The Harbor Residence project undertook the transformation of an early 1980s waterfront “transitional shingle style” home situated on a site with 360-degree views of Greenwich Cove. The initial prompt and conceptual framework for the house came from the client who sought a design that would connect their growing collection of contem-porary art with the house, interior and landscape in a way that would allow all three – art, architecture and landscape – to operate as an expanded and interactive field. The transformed interior and exterior spaces, flows, and views work to collapse the three into one.
This “expanded field” is evident as one moves through the revised approach, transitioning from motor court, through a compressed privacy hedge grove that gives way to a vast pivoting entry, and into the double-height foyer gallery. From there, views unfold panoramically through the house, across the landscaped infinity pool, and down to Long Island Sound as illustrated in the key cross-section drawing of the site. Both near and far “worlds” are experienced simultaneously, as you are suspended between the vertical entry garden-room, the artwork continuously animated by light bouncing off the water, and the inlet islands well beyond. This perception is further heightened by the contrast between the metallic black shingle, glass and louver exterior and the white walled interior boxes, each working to frame, blur and intermingle the cinematic views and light that now fully penetrate the home.

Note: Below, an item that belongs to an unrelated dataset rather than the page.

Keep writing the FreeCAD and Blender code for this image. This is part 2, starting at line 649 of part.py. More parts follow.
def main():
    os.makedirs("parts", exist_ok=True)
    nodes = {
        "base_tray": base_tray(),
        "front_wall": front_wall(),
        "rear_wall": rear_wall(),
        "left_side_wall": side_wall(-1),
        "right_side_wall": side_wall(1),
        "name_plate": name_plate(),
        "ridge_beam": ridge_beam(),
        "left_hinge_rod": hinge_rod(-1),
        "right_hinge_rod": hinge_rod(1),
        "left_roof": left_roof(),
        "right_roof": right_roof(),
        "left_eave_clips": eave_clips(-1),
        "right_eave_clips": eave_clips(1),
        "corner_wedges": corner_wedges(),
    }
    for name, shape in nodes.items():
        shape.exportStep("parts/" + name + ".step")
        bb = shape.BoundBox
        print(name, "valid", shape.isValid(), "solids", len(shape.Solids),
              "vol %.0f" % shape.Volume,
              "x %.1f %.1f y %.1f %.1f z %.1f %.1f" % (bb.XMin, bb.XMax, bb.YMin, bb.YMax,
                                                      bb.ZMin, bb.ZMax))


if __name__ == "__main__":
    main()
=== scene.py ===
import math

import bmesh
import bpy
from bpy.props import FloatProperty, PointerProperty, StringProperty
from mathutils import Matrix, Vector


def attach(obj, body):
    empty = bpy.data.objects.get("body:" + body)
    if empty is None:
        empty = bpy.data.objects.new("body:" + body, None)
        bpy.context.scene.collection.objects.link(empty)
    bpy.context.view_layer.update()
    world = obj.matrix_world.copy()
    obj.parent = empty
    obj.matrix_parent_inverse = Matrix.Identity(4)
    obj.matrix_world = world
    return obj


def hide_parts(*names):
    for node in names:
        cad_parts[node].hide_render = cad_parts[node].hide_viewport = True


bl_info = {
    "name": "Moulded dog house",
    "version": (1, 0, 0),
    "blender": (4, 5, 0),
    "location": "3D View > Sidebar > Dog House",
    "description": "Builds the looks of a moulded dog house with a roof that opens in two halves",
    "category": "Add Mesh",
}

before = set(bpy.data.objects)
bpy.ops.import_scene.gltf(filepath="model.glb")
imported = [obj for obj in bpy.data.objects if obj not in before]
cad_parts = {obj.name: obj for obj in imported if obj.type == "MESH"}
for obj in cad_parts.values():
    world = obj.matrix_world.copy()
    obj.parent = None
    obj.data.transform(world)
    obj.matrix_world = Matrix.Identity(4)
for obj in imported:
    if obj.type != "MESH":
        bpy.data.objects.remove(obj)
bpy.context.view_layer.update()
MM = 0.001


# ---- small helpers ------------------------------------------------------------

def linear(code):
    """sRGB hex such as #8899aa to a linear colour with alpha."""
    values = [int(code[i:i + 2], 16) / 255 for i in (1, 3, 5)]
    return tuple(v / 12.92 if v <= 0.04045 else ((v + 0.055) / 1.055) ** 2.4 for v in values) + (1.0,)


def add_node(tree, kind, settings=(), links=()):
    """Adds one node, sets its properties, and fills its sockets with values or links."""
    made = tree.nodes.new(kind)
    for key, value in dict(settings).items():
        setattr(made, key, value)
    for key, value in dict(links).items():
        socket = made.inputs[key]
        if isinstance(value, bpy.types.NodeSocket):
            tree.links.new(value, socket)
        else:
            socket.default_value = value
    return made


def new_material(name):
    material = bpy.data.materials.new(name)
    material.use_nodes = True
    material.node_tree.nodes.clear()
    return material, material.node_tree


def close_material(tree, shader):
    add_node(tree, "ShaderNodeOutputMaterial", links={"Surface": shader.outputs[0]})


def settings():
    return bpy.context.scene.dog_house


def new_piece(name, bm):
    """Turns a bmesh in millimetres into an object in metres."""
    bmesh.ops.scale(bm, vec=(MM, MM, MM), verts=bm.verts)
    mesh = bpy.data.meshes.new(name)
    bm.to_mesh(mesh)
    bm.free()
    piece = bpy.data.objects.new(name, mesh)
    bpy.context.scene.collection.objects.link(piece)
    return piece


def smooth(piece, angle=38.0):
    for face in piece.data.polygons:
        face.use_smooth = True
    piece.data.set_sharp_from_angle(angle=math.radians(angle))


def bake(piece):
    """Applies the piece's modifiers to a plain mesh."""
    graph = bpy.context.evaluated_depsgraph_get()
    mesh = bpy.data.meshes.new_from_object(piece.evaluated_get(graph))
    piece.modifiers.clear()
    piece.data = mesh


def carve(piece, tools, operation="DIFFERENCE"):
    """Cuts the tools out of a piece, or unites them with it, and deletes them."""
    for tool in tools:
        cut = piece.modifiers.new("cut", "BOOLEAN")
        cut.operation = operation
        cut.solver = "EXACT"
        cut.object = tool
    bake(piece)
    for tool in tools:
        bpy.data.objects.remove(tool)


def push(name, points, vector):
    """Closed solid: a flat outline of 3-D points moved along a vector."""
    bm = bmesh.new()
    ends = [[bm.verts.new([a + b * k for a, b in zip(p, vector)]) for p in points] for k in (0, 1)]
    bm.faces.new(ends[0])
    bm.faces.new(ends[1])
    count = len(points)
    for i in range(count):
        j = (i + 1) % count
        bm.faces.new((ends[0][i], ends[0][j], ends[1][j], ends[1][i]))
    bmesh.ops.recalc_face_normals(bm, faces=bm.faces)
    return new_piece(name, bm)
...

Further inside, the white resin “butler’s bar” provides another moment of complete interconnectivity as it floats between the entry and dining spaces. As a performative art-object-furniture piece, it activates a series of unexpected material, spatial and functional contrasts in a small, but powerful moment. Rendered in milk glass resin, it both absorbs and bounces light to produce a diaphanous white cloud or fog in the otherwise crisp interior. It’s mirror finish stainless steel frame reflects both the distant water views and the surrounding art and interior finishes, to create a dramatic kaleidoscope effect that acts as a microcosm for the overall experience and play desired for the house. In this moment, house, art and landscape are co-dependent, conspiring with the light to complete the transformation of the house into a multi-sensory environment of reflection and illusion, and projecting that experience onto the daily rituals of domestic life.